An equally important measure to determine the viability of BSPR is the scope of the substantive data protection safeguards that apply to safe processors. BSPR was never going to be just about ensuring an appropriate level of security. BSPR, like BCR, are about adopting a holistic approach to responsible personal data processing and the regulators’ expectations reflect that. But the good news is that, unlike in the case of Safe Harbor, each of the privacy principles at the core of BSPR have been thought out with the processor role in mind. So safe processors will be expected to do things like being cooperative with controllers, comply with their instructions and help them honour individuals’ rights. Clearly, achieving practical data protection is very much the aim.

As the first applications for BSPR status start rolling, we will see how the data protection authorities live up to their own criteria. The work is by no means over but what four years ago was a dream, tomorrow will be the way to go for responsible global data services providers.

This article was first published in Data Protection Law & Policy in June 2012.

A belt and braces approach to the Cloud

Posted on July 4th, 2012 by

The EU’s Article 29 Working Party has published its latest Opinion, setting out its views on the key data protection issues and challenges of ‘Cloud Computing’ – a term which not only invokes debate in data privacy circles about what it is (it’s essentially the use of technologies which focus on efficient internet-based delivery of IT applications, processing services and memory space) but also the risks of such technology. The truth is, cloud services are here to stay, delivering efficiencies to a huge number of public authorities and global organisations – witness the City of Los Angeles who signed a deal with Google for the use of its cloud services to deliver more efficient public services and store data; or more recently Apple’s ‘iCloud’ service which allows its army of users to purchase, store and access media content and personal documents across their Apple devices.

Whilst acknowledging the economic and societal advantages that cloud technologies can bring, the Opinion is very keen to express the privacy risks facing public and private sector organisations when deploying cloud services and the actions they should therefore take. Indeed, the Opinion begins by highlighting those risks, emphasising the lack of control experienced by ‘cloud clients’ as they surrender their personal data to the ‘cloud providers’ and therefore their control of technical and organisational measures to ensure the availability, confidentiality and transparency of that data. (At this point, we should highlight that the Working Party generally refers to ‘cloud clients’ as data controllers – on the basis that they generally determine the purpose and outsourcing of the processing and ‘cloud providers’ as ‘data processors’ on the basis that they provide the cloud services – based on the instructions of their clients.)
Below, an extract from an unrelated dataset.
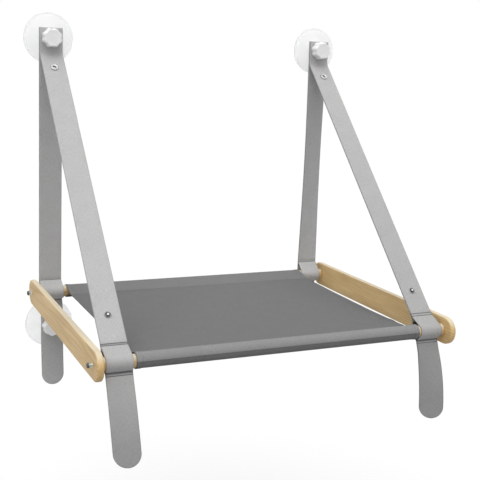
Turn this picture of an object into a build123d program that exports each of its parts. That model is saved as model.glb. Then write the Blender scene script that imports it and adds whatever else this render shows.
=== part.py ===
import math
import os

from build123d import *

os.makedirs("parts", exist_ok=True)

# Window perch for a cat: a cloth tray that hangs on fabric straps from four suction cups.
# Millimetres. The window glass is the plane y = 0 and the room lies towards -Y.
# z = 0 is the level of the upper cups, x = 0 is midway between left and right.

# Straps
strap_x = 260.0
strap_width = 39.5
ply = 1.2
strap_thickness = 2 * ply
strap_top = 17.0
rear_tail_below_dowel = {"left": 175.0, "right": 161.0}
rear_upper_seam = 24.0
rear_lower_seam = 16.0
sewn_flange = 7.0
tail_end_run = 24.0

# Suction cups, studs and knobs
cup_radius = 43.0
cup_height = 18.0
lip_inner_radius = 38.5
hub_radius = 14.0
lower_cup_below_dowel = 65.0
stud_radius = 3.0
stud_head_radius = 9.0
stud_head_height = 10.5
stud_head_thickness = 2.5
thread_clearance = 0.05
knob_radius = 17.0
knob_height = 17.5
knob_taper = 4.0
knob_lobes = 8
knob_bevel = 1.2
insert_radius = 5.0
insert_length = 11.0
stud_engagement = 10.5

# Tray frame
dowel_radius = 10.0
dowel_clearance = 0.4
dowel_spacing = 406.0
dowel_drop = 443.0
rail_inner_x = 286.0
rail_thickness = 10.0
rail_height = 44.5
rail_overhang = 27.0
rail_round = 2.8

# Rail bolts and the threaded inserts in the dowel ends
bolt_radius = 2.5
bolt_head_radius = 4.8
bolt_head_thickness = 3.6
bolt_standoff = 5.0
bolt_in_dowel = 17.0
dowel_insert_radius = 4.0
dowel_insert_length = 15.0

# Cloth
cloth_half_width = 236.0
cloth_thickness = 1.0
sheet_thickness = 1.6
sleeve_depth = 36.0
sheet_level = 1.5
sheet_sag = 1.0
side_curve_in = 2.0

# Snap fasteners on the front straps
snap_radius = 5.6
snap_post_radius = 1.9
upper_snap_below_cup = 50.0
lower_snap_from_dowel = 75.0
snap_cap_thickness = 1.2

# Worked-out places
strap_back_y = -cup_height
strap_front_y = strap_back_y - strap_thickness
rear_dowel_y = strap_back_y - ply - dowel_clearance - dowel_radius
front_dowel_y = rear_dowel_y - dowel_spacing
dowel_z = -dowel_drop
lower_cup_z = dowel_z - lower_cup_below_dowel
strap_bottom = {side: dowel_z - drop for side, drop in rear_tail_below_dowel.items()}
front_strap_y = strap_front_y - strap_thickness / 2
bend_z = -26.0
bend_radius = 14.0
loop_inner = dowel_radius + dowel_clearance
loop_outer = loop_inner + ply
front_dowel = Vector(0, front_dowel_y, dowel_z)
strap_kink = Vector(0, front_strap_y, bend_z)
strap_run = strap_kink - front_dowel
strap_direction = strap_run.normalized()
strap_normal = Vector(0, -strap_direction.Z, strap_direction.Y)
upper_seam = 24.0
lower_seam = 18.0
part_gap = 0.3
sides = {"left": -1, "right": 1}
cup_places = {
    "upper_left": (-strap_x, 0.0, strap_front_y - strap_thickness),
    "upper_right": (strap_x, 0.0, strap_front_y - strap_thickness),
    "lower_left": (-strap_x, lower_cup_z, strap_front_y),
    "lower_right": (strap_x, lower_cup_z, strap_front_y),
}


def profile_plane(origin, axis):
    """A plane that holds the axis: sketch x is the radius, sketch y runs along the axis."""
    return Plane(origin=origin, x_dir=(1, 0, 0), z_dir=Vector(1, 0, 0).cross(Vector(*axis)))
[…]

The Opinion also highlights a lack of ‘transparency’ as another risk, whereby insufficient information on a cloud provider’s operations poses a risk to clients and data subjects;  on the basis that they may not be aware of potential threats to their data and therefore cannot take appropriate actions. Therefore, the Working Party highlights the need for such ‘cloud clients’ to carry out adequate risk assessments of potential cloud providers before implementation of any project.
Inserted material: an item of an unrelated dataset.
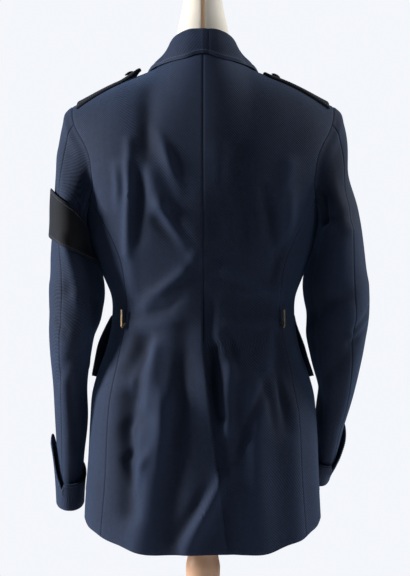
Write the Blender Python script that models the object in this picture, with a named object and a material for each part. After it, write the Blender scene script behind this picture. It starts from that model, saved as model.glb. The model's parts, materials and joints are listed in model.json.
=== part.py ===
"""Military uniform jacket on a limbless dress form and a turned stand.

Metres, +Z up. The jacket's front faces -Y and +X is the wearer's left. The origin is
at the centre of the base's underside.

The cloth is worked out from a few tables. A place on the body's cloth is an angle, 0 at
the centre back, a quarter turn at the side and a half turn at the centre front, and a
height. A place on a sleeve is a turn, 0 at its outer side, a quarter at its back and a
half at its inner side, and a distance down the arm.
"""
import math

import bmesh
import bpy
import numpy as np
from mathutils.bvhtree import BVHTree

# Driving dimensions
clothThickness = 0.0022
seamGap = 0.0003
hemHeight = 0.3240
hemRise = 0.034
hemRiseFrom = 22.0
hemRiseTo = 86.0
armholeBase = 0.835
armholeDip = 0.018
neckHalfWidth = 0.0735
neckSeamDrop = 0.028
shoulderTip = (0.195, 0.9745)
shoulderSlope = 0.469
shoulderRound = 0.030
shoulderFill = 0.0030
napeRise = 0.035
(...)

The Opinion emphasises that even in complex cloud data processing arrangements, where parties play different roles in processing personal data, compliance with relevant data protection rules and responsibilities must be clearly allocated. The Opinion recognises that many cloud clients ‘may not have room for manoeuvre’ with regard to contractual terms when negotiating with cloud providers – particularly many of the larger providers who offer ‘standardised’ services. Nevertheless the Opinion emphasises that it is still the cloud client who assumes the role of ‘data controller’ (regardless of how small they are) and must therefore ensure that appropriate guarantees are in place to ensure compliance with data protection legislation for the duration of the agreement.

In addition to identifying compliance with the basic principles of data protection (such as transparency; purpose specification and limitation; security and erasure/anonymisation issues) the Opinion stipulates the standard provisions that the Working Party would expect to see in any contract for cloud services, including:

- the technical and/organisational measures to be implemented by the cloud provider, including clarification of the responsibilities of the cloud provider to notify the cloud client in the event of a data breach.

- relevant details of the instructions issued by the client to the cloud provider, with particular regard to applicable SLAs and penalties.

- subject and time frame of the services to be provided by the cloud provider; including the extent, manner and purpose of the personal data processing by the cloud provider.

- inclusion of a confidentiality clause, binding on both the cloud provider and its employees who may have access to the data.

- the inclusion of express provisions that the cloud provider may not communicate the personal data to third parties, even for preservation purposes, unless it is provided for in the contract that subcontractors will be used. The contract should also stipulate that sub-processors should not be utilised without the consent of the client, in line with a clear duty for the provider to inform the client of any intended changes in this regard – with the client retaining the power to object to such changes and/or terminate the contract.

- an obligation on the cloud provider to provide a list of locations where the personal data may be processed.

Finally, the Opinion recognises the need to regulate data transfers to so-called ‘third countries’ in the context of cloud services but acknowledges that, owing to the lack of a stable understanding of where data is going to be at any given time, some of the current mechanisms in place to ensure the ‘adequacy’ of such transfers are somewhat limited. In this regard, the opinion starts by rejecting the Safe Harbor mechanism as a transfer solution (on the basis that Safe Harbor certification alone cannot substitute for the relevant contractual arrangements and guarantees which may be required by Data Protection Authorities at the national level – particularly on the data security issues applicable to cloud computing – the Working Party emphasises that it does not consider the relevant Safe Harbor data security provisions to be effective in this regard).

Therefore, the Opinion leans towards the use of the 2010 Model Clauses (with its applicable sub-processor provisions) but more importantly recognises the suitability of the BCR framework; and specifically the ongoing development of Binding Safe Processor Rules (BSPR) which would allow the client to entrust their data to the cloud service provider while being assured that onward transfers for sub-processing purposes would receive an adequate level of protection.

In conclusion, whilst acknowledging the significant growth in this area and consequently the need for flexible mechanisms, the Working Party Opinion suggests a belt and braces approach which today puts European customers of cloud service providers in an awkward position. Time will tell if the Working Party’s expectations are realistic but in the meantime, the specific acknowledgement of BSPR as the future model to ensure compliance whilst allowing for the flexibilities presented by cloud computing can be seen as a step in the right direction.